QEDC membership is now open to industry, academia, and governmental agencies. Its list of members already is robust, with more than 60 entities, including Amazon, Google, ARM, AT&T, Boeing, Citi, IBM, Intel, Keysight, KLA, Lockheed Martin, Honeywell, Microchip/Microsemi. SEMI supported the QEDC at the recent SEMICON West conference with press lunches, a two-hour tech talk and a show-and-tell of IBM’s Q quantum computer.


Fig. 1: IBM’s Q quantum computer. Anyone can use that computer through the cloud. IBM has an open-source software framework to help adapt quantum processing for business and science applications. Other quantum computers are available through Google. Photo credit: Susan Rambo/Semiconductor Engineering

The first kludged integrated circuits are analog, but quantum computing appears to be on the path to becoming something useful, according to numerous experts and researchers. The hope is this experimental computing, which harnesses quantum mechanical properties to quickly calculate solutions to large, complex problems, will follow a route similar to the semiconductor industry.

The QEDC’s function is to help propel quantum into the mainstream. Government will support basic R&D on the front end, while the industry will build a supply chain and ensure manufacturability, testing and evaluation. But industry’s involvement begins a few steps down the line, after the technology matures a bit.

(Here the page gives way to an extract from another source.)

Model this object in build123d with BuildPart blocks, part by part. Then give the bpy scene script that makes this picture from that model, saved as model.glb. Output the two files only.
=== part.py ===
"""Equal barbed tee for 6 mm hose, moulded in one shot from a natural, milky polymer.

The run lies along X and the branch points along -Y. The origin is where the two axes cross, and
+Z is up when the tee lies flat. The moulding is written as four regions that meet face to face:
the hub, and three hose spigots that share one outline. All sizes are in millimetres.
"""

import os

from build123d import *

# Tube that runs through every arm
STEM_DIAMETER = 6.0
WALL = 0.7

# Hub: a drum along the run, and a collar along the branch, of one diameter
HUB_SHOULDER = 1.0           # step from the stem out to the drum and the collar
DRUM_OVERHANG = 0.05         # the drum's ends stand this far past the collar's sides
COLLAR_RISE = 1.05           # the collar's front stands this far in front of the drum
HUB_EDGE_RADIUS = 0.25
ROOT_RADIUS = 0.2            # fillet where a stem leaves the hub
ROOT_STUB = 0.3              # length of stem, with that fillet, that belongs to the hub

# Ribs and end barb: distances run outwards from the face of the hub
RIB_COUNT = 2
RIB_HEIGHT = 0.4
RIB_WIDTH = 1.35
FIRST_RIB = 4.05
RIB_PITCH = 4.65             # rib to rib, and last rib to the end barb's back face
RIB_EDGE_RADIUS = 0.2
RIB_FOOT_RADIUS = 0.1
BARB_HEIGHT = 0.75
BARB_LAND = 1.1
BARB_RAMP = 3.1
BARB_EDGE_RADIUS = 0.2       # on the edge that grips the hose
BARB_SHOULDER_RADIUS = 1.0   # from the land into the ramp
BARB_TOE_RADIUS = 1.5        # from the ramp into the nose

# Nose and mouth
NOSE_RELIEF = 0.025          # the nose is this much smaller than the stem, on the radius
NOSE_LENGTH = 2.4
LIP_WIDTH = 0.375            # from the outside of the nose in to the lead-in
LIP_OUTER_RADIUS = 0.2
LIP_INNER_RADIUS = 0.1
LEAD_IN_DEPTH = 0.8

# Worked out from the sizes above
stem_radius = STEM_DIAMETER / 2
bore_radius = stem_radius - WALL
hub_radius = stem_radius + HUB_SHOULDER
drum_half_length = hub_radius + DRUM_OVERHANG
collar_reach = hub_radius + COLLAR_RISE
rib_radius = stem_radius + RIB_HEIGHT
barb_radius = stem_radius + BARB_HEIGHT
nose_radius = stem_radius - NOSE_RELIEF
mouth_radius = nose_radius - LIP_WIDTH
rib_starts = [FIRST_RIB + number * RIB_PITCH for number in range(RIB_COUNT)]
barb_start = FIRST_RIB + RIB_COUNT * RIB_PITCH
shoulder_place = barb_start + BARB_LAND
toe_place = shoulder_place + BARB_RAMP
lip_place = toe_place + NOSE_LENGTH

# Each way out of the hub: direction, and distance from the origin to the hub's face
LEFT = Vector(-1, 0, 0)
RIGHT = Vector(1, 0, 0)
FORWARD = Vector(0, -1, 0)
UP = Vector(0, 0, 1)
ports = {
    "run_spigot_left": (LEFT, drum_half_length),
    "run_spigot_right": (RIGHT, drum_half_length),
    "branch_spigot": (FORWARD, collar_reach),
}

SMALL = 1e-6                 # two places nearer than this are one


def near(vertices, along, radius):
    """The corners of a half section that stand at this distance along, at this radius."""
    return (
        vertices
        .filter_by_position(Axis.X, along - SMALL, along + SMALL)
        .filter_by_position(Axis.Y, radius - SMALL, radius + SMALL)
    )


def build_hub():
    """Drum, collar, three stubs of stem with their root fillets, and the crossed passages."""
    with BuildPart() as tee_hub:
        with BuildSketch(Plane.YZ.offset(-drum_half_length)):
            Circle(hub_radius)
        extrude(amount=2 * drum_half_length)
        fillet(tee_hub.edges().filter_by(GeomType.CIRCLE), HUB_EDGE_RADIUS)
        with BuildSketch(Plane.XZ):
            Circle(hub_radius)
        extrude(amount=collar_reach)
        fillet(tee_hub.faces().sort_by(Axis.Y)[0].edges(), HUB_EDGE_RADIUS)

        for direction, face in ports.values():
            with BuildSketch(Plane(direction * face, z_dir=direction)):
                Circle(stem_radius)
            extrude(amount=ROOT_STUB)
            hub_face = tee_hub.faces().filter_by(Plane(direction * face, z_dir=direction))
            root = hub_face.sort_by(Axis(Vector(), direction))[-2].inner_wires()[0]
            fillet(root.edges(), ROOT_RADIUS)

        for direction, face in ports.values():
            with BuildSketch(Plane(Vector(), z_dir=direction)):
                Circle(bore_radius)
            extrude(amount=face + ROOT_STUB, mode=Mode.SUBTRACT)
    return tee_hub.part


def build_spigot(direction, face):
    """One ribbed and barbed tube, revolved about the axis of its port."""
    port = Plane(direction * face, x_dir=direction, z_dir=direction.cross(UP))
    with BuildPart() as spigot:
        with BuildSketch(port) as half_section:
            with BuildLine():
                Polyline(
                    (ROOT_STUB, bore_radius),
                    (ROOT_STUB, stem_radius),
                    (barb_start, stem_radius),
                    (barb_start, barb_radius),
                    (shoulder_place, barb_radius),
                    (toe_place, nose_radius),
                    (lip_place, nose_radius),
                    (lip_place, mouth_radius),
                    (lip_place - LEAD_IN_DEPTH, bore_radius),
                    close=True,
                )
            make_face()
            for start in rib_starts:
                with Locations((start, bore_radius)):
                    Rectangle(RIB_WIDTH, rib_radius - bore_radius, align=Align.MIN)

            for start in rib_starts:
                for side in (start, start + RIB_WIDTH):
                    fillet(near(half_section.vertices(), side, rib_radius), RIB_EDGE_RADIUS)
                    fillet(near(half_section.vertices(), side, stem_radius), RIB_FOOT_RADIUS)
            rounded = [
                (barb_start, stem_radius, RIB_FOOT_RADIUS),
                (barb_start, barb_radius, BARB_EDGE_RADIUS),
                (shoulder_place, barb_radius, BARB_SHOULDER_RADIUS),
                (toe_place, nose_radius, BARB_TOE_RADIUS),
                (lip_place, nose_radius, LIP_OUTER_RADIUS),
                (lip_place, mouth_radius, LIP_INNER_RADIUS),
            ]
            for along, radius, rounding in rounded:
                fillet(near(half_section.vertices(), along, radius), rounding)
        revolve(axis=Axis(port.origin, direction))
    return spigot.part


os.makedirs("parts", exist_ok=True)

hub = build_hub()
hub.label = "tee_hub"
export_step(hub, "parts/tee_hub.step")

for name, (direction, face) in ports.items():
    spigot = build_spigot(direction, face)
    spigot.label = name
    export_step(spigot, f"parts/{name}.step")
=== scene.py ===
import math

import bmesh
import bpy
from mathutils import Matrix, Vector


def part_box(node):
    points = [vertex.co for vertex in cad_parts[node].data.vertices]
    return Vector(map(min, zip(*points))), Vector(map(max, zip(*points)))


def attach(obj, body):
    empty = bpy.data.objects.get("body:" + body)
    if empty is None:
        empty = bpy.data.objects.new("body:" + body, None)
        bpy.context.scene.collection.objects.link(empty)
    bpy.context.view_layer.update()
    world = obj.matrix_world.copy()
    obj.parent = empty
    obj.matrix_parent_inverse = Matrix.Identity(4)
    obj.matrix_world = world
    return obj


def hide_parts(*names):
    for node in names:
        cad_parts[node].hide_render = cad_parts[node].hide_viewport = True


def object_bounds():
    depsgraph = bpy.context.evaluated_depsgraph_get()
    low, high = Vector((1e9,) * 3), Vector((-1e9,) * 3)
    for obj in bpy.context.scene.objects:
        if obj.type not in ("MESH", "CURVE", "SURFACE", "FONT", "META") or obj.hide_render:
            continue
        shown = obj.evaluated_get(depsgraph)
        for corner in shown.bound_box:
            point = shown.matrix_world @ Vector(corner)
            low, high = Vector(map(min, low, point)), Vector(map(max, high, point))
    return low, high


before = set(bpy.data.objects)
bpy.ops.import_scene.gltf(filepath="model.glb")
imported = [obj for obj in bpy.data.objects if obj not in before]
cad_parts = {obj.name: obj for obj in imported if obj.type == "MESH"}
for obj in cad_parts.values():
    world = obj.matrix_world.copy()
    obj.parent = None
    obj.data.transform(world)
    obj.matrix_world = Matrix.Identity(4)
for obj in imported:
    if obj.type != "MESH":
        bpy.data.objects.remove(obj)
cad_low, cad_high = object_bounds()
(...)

“In the middle is what’s often called the Valley of Death,” said Celia Merzbacher, associate director at QEDC. “This space is where you’re trying to take things from the discovery phase to a prototype and something that can be made into a product, where you’re doing prototyping and proving that something is really potentially valuable. And that’s where the QEDC is being positioned.”


Fig. 2: The Valley of Death in the quantum R&D continuum is the pink arrow, which is where QEDC is concentrating its efforts. Source: QEDC/SRI International

The supply chain, therefore, is a big focus for QEDC. Enabling technologies still need to be developed, which is part of why QEDC had a presence at the SEMICON West/ES Design West, a show that brings together semiconductor industry design, test and supply chain. Up until now, quantum systems have been cobbled together. “For a typical quantum development today—say a five-year development—the first three years are spent looking for equipment to make it fit for purpose,” said Joseph Broz, executive director for QEDC and vice president of applied sciences at SRI International. “To create some sort of quantum device, you spend a year taking the data and a year figuring out what the data means, and that’s just not sustainable. We need to shrink that initial three years to three months.”

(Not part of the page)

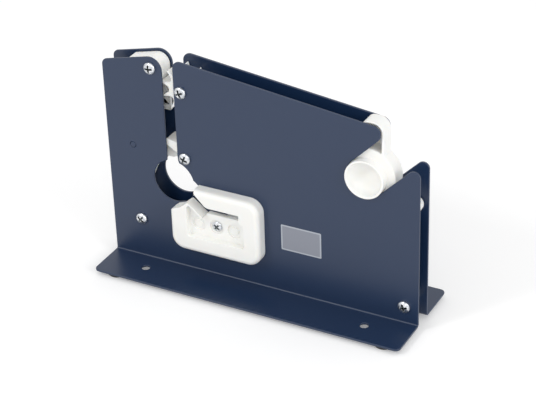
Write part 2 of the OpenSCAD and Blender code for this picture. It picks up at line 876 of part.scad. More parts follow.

The QEDC wants the supply chain to know that now is the time to jump into quantum computing race. Part of being at its mission at the recent SEMICON West was to spread the word, spread quantum information science, and enable the supply chain.

“Quantum devices now have really solidly moved from technical advantage to an engineering practicality,” said Broz. “In the areas of sensing, communication and computation, the promise and opportunity that exists now with noisy intermediate-scale quantum devices is just outstanding.” Broz pointed out that IBM displayed its 20-qubit machine the conference. “To scale that to commercial level is exactly what this consortium is about.”

The key is to ramp up all of the enabling technologies. “That includes the lithography, the planarization, the etching—all of the different processes that are in represented by these companies out here,” he said. “Ensuring scalability and affordability are two very important points as to what has to happen next.”

Quantum leaping
The market associated with quantum computing will grow in three phases, said QEDC representatives, using numbers from Boston Consulting Group. The first phase, which will occur over the next five years, will generate $2 billion to $5 billion operating income during the next five years. That is considered the noisy intermediate-scale quantum (NISQ) phase, in which the error mitigation will be the big hurdle to solve.

Operating income will rise to $25 billion to $50 billion in approximately 10 years, during which errors will still be a focus. And the market will will hit $450 billion to $850 billion in approximately 20 years, when full-scale fault-tolerance and modular architectures will be available. Communications and quantum sensing are both use cases that may each bring in $1.6 billion annually by 2025, according to Inside Quantum Technology.


Fig. 3: Timing of quantum key distribution (QKD) and quantum sensing markets. Source: Inside Quantum TEchnology/QEDC/SRI International

“Quantum will accelerate and improve all the technologies around sensing, communications, and computing. So it represents a great potential. But at the same time, it also represents a great risk,” said Yianni Gamvros, head of business development at QC Ware, which writes algorithms for quantum computing.

“Quantum is here, quantum is now. It’s not a future. It looks futuristic, but it’s very much upon us,” said Broz. Scaling quantum computers to a commercial level “is exactly what this consortium is about.” And like many others, he believes existing the semiconductor supply chain also will profit handsomely from this technology.